Stated problem →
Repeat all of the material exactly as given.
⟨
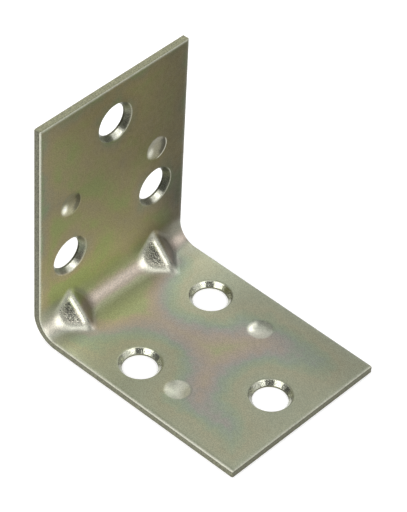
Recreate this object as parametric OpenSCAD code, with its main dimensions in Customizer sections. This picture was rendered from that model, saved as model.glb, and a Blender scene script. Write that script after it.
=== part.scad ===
// Corner brace bracket: one folded steel sheet with two legs at a right angle.
// The heel line, where the outer faces of the legs would meet, is the Y axis at mid width.
// The base leg lies on the floor along +X and the upright leg stands along +Z.
// Units are millimetres.

/* [Sheet] */
// Width of the bracket along the bend
bracket_width = 38.1; // [37:0.1:60]
// Length of the base leg, from the heel to its free end
base_length = 50.8; // [48:0.1:90]
// Height of the upright leg, from the heel to its free end
upright_height = 50.8; // [48:0.1:90]
// Thickness of the sheet
sheet_thickness = 1.5; // [1.2:0.05:2]
// Inside radius of the bend
bend_radius = 4; // [3.2:0.1:4.4]

/* [Sheared edges] */
// How far in from each side edge the inner face starts to roll over
side_roll_width = 1.1; // [0.4:0.05:1.5]
// How far the inner face has dropped at each side edge
side_roll_depth = 0.25; // [0.05:0.05:0.4]
// How far in from each free end the inner face starts to roll over
end_roll_width = 0.7; // [0.3:0.05:1.2]
// How far the inner face has dropped at each free end
end_roll_depth = 0.15; // [0.05:0.05:0.3]

/* [Screw holes] */
// Diameter of the straight part of every screw hole
hole_diameter = 6.8; // [5:0.1:7.4]
// Width of the bevel round each hole, at the inner face
hole_bevel_width = 0.8; // [0.2:0.05:1]
// Depth of the bevel round each hole
hole_bevel_depth = 1.05; // [0.3:0.05:1.1]
// Spacing of the two rows, across the bracket, that carry the paired holes, dents and ribs
row_spacing = 22.4; // [20:0.1:23.4]
// Distance from the heel to the nearer hole of each pair
near_hole_distance = 16.5; // [15.5:0.1:17.5]
// How much farther from the heel the other hole of the pair is
pair_stagger = 3.2; // [0:0.1:4]
// Distance from each free end to the centre of the single hole
end_hole_margin = 8.6; // [7:0.1:10]
// How far the whole pattern sits off the bend, towards the free end of the base
pattern_offset = 0.35; // [0:0.05:0.6]

/* [Dents] */
// Diameter of each shallow round dent at the inner face
dent_diameter = 5.2; // [3:0.1:6]
// Depth of each dent
dent_depth = 0.55; // [0.2:0.05:0.7]
// Distance from the heel to the dents
dent_distance = 29.3; // [28.5:0.1:31]

/* [Corner ribs] */
// Distance from the heel at which the crest of each pressed rib runs out on either leg
rib_reach = 7.2; // [6.4:0.1:8]
// Width of each rib where it rises from the inside of the bend
rib_width = 7.6; // [6.4:0.1:10]
// Radius of the rounded crest of each rib
rib_crest_radius = 2.3; // [0.6:0.1:2.4]
// Radius at the bottom of the hollow that each rib leaves on the outer side
hollow_crest_radius = 0.4; // [0.2:0.1:0.8]

/* [Hidden] */
$fn = 96;

outer_bend_radius = bend_radius + sheet_thickness;
// Extra length that lets a cutting shape pass clear of a surface
clear = 1;
// How much wider the bevel of a hole grows for each millimetre that it rises
bevel_flare = hole_bevel_width / hole_bevel_depth;
// How far the flanks of a rib run inside its round crest, so that the two cross cleanly
crest_overlap = 0.005;

// Distances along the bisector of the two legs, measured from the heel line
root_two = sqrt(2);
bend_centre_out = outer_bend_radius * root_two;
bend_inside_out = bend_centre_out - bend_radius;
crest_out = (sheet_thickness + rib_reach) / root_two;

// Slope of a rib's flanks: each starts at the foot of the rib and just touches the round crest
crest_centre_out = crest_out - rib_crest_radius;
foot_to_crest = norm([rib_width / 2, crest_centre_out - bend_inside_out]);
flank_angle = atan2(crest_centre_out - bend_inside_out, rib_width / 2)
    + asin(rib_crest_radius / foot_to_crest);
// The hollow keeps the sheet's thickness under the flanks
flank_apex_out = crest_centre_out + rib_crest_radius / cos(flank_angle);
hollow_apex_out = flank_apex_out - sheet_thickness / cos(flank_angle);
hollow_centre_out = hollow_apex_out - hollow_crest_radius / cos(flank_angle);
rib_length = 2 * (rib_reach + sheet_thickness) * root_two;

// A corner region whose curved side is tangent to the inner face and leaves it to the edge
module roll_corner(width, depth) {
    roll_radius = (width * width + depth * depth) / (2 * depth);
    translate([-width, -roll_radius])
        difference() {
            square([width + clear, roll_radius + clear]);
            circle(r = roll_radius);
        }
}

// Keeps a shape on the +Y side or turns it over to the -Y side
module on_side(side) {
    if (side > 0)
        children();
    else
        mirror([0, 1])
            children();
}

// Cross-section of the sheet: thickness along X, width along Y, inner face at X = thickness
module sheet_section() {
    difference() {
        translate([0, -bracket_width / 2])
            square([sheet_thickness, bracket_width]);
        for (side = [-1, 1])
            on_side(side)
                translate([sheet_thickness, bracket_width / 2])
                    mirror([1, -1])
                        roll_corner(side_roll_width, side_roll_depth);
    }
}

// Straight sheet of one leg, lying along +X from the end of the bend to the free end
module leg_sheet(leg_length) {
    straight = leg_length - outer_bend_radius;
    difference() {
        translate([outer_bend_radius, 0, 0])
            rotate([0, 90, 0])
                linear_extrude(height = straight)
                    mirror([1, 0])
                        sheet_section();
        translate([leg_length, 0, sheet_thickness])
            rotate([90, 0, 0])
                linear_extrude(height = bracket_width + 2 * clear, center = true)
                    roll_corner(end_roll_width, end_roll_depth);
    }
}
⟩
Task solution →
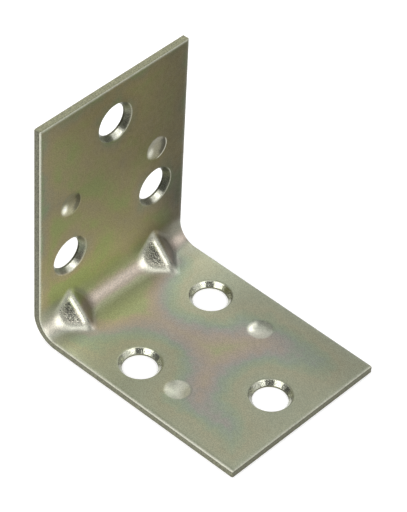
Recreate this object as parametric OpenSCAD code, with its main dimensions in Customizer sections. This picture was rendered from that model, saved as model.glb, and a Blender scene script. Write that script after it.
=== part.scad ===
// Corner brace bracket: one folded steel sheet with two legs at a right angle.
// The heel line, where the outer faces of the legs would meet, is the Y axis at mid width.
// The base leg lies on the floor along +X and the upright leg stands along +Z.
// Units are millimetres.

/* [Sheet] */
// Width of the bracket along the bend
bracket_width = 38.1; // [37:0.1:60]
// Length of the base leg, from the heel to its free end
base_length = 50.8; // [48:0.1:90]
// Height of the upright leg, from the heel to its free end
upright_height = 50.8; // [48:0.1:90]
// Thickness of the sheet
sheet_thickness = 1.5; // [1.2:0.05:2]
// Inside radius of the bend
bend_radius = 4; // [3.2:0.1:4.4]

/* [Sheared edges] */
// How far in from each side edge the inner face starts to roll over
side_roll_width = 1.1; // [0.4:0.05:1.5]
// How far the inner face has dropped at each side edge
side_roll_depth = 0.25; // [0.05:0.05:0.4]
// How far in from each free end the inner face starts to roll over
end_roll_width = 0.7; // [0.3:0.05:1.2]
// How far the inner face has dropped at each free end
end_roll_depth = 0.15; // [0.05:0.05:0.3]

/* [Screw holes] */
// Diameter of the straight part of every screw hole
hole_diameter = 6.8; // [5:0.1:7.4]
// Width of the bevel round each hole, at the inner face
hole_bevel_width = 0.8; // [0.2:0.05:1]
// Depth of the bevel round each hole
hole_bevel_depth = 1.05; // [0.3:0.05:1.1]
// Spacing of the two rows, across the bracket, that carry the paired holes, dents and ribs
row_spacing = 22.4; // [20:0.1:23.4]
// Distance from the heel to the nearer hole of each pair
near_hole_distance = 16.5; // [15.5:0.1:17.5]
// How much farther from the heel the other hole of the pair is
pair_stagger = 3.2; // [0:0.1:4]
// Distance from each free end to the centre of the single hole
end_hole_margin = 8.6; // [7:0.1:10]
// How far the whole pattern sits off the bend, towards the free end of the base
pattern_offset = 0.35; // [0:0.05:0.6]

/* [Dents] */
// Diameter of each shallow round dent at the inner face
dent_diameter = 5.2; // [3:0.1:6]
// Depth of each dent
dent_depth = 0.55; // [0.2:0.05:0.7]
// Distance from the heel to the dents
dent_distance = 29.3; // [28.5:0.1:31]

/* [Corner ribs] */
// Distance from the heel at which the crest of each pressed rib runs out on either leg
rib_reach = 7.2; // [6.4:0.1:8]
// Width of each rib where it rises from the inside of the bend
rib_width = 7.6; // [6.4:0.1:10]
// Radius of the rounded crest of each rib
rib_crest_radius = 2.3; // [0.6:0.1:2.4]
// Radius at the bottom of the hollow that each rib leaves on the outer side
hollow_crest_radius = 0.4; // [0.2:0.1:0.8]

/* [Hidden] */
$fn = 96;

outer_bend_radius = bend_radius + sheet_thickness;
// Extra length that lets a cutting shape pass clear of a surface
clear = 1;
// How much wider the bevel of a hole grows for each millimetre that it rises
bevel_flare = hole_bevel_width / hole_bevel_depth;
// How far the flanks of a rib run inside its round crest, so that the two cross cleanly
crest_overlap = 0.005;

// Distances along the bisector of the two legs, measured from the heel line
root_two = sqrt(2);
bend_centre_out = outer_bend_radius * root_two;
bend_inside_out = bend_centre_out - bend_radius;
crest_out = (sheet_thickness + rib_reach) / root_two;

// Slope of a rib's flanks: each starts at the foot of the rib and just touches the round crest
crest_centre_out = crest_out - rib_crest_radius;
foot_to_crest = norm([rib_width / 2, crest_centre_out - bend_inside_out]);
flank_angle = atan2(crest_centre_out - bend_inside_out, rib_width / 2)
    + asin(rib_crest_radius / foot_to_crest);
// The hollow keeps the sheet's thickness under the flanks
flank_apex_out = crest_centre_out + rib_crest_radius / cos(flank_angle);
hollow_apex_out = flank_apex_out - sheet_thickness / cos(flank_angle);
hollow_centre_out = hollow_apex_out - hollow_crest_radius / cos(flank_angle);
rib_length = 2 * (rib_reach + sheet_thickness) * root_two;

// A corner region whose curved side is tangent to the inner face and leaves it to the edge
module roll_corner(width, depth) {
    roll_radius = (width * width + depth * depth) / (2 * depth);
    translate([-width, -roll_radius])
        difference() {
            square([width + clear, roll_radius + clear]);
            circle(r = roll_radius);
        }
}

// Keeps a shape on the +Y side or turns it over to the -Y side
module on_side(side) {
    if (side > 0)
        children();
    else
        mirror([0, 1])
            children();
}

// Cross-section of the sheet: thickness along X, width along Y, inner face at X = thickness
module sheet_section() {
    difference() {
        translate([0, -bracket_width / 2])
            square([sheet_thickness, bracket_width]);
        for (side = [-1, 1])
            on_side(side)
                translate([sheet_thickness, bracket_width / 2])
                    mirror([1, -1])
                        roll_corner(side_roll_width, side_roll_depth);
    }
}

// Straight sheet of one leg, lying along +X from the end of the bend to the free end
module leg_sheet(leg_length) {
    straight = leg_length - outer_bend_radius;
    difference() {
        translate([outer_bend_radius, 0, 0])
            rotate([0, 90, 0])
                linear_extrude(height = straight)
                    mirror([1, 0])
                        sheet_section();
        translate([leg_length, 0, sheet_thickness])
            rotate([90, 0, 0])
                linear_extrude(height = bracket_width + 2 * clear, center = true)
                    roll_corner(end_roll_width, end_roll_depth);
    }
}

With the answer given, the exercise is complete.